---------- Supplied data
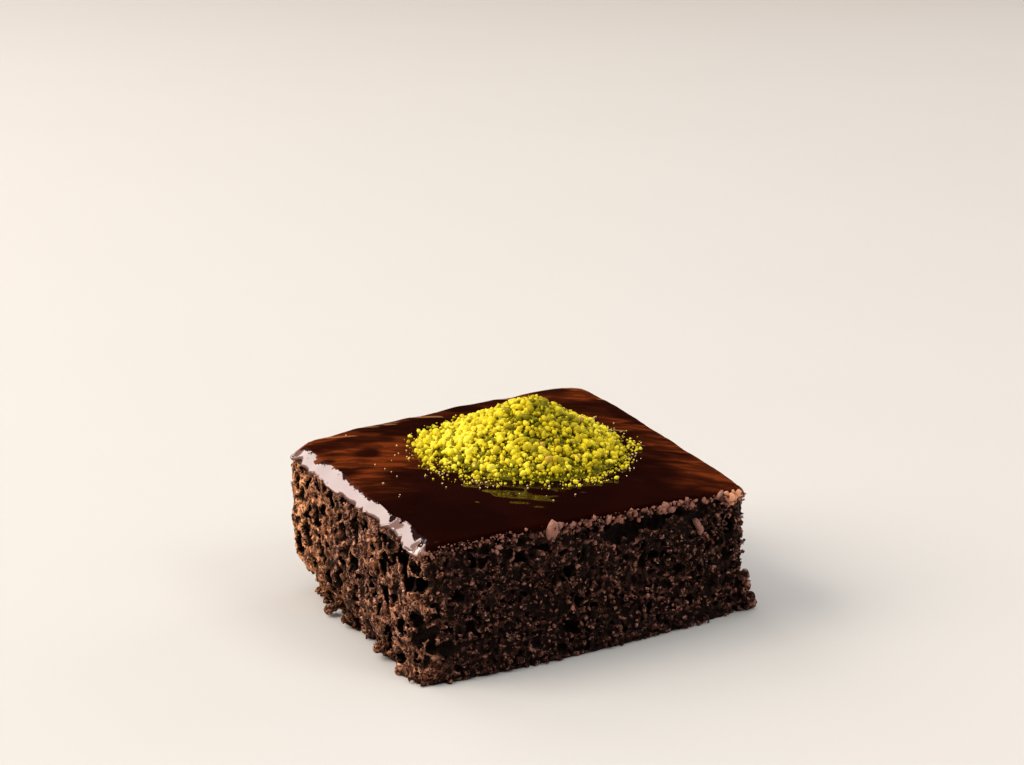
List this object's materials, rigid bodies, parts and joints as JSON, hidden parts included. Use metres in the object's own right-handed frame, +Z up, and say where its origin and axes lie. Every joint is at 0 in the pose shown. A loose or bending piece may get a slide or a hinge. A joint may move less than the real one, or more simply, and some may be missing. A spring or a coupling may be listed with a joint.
{
  "type": "wet chocolate cake",
  "caption": "Square of moist chocolate sponge cut from a tray, with glossy chocolate sauce set over its top and a low heap of ground pistachio on the sauce.",
  "frame": {"origin": "middle of the bounding box of the footprint, on the surface that the cake stands on", "axes": "+Z up, +X to the right along the longest cut side, which faces -Y"},
  "size_m": [0.0978, 0.0837, 0.0523],
  "materials": {
    "crumb": "matte, open and moist",
    "sauce": "gloss",
    "pistachio": "matte"
  },
  "bodies": {
    "root": {"sponge": "crumb", "chocolate_sauce": "sauce", "pistachio_heap": "pistachio"}
  },
  "joints": []
}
--------------------
▶ Given problem: Scan the listing above. Collect all lines with the word "joints".

▶ Full answer:
List this object's materials, rigid bodies, parts and joints as JSON, hidden parts included. Use metres in the object's own right-handed frame, +Z up, and say where its origin and axes lie. Every joint is at 0 in the pose shown. A loose or bending piece may get a slide or a hinge. A joint may move less than the real one, or more simply, and some may be missing. A spring or a coupling may be listed with a joint.
  "joints": []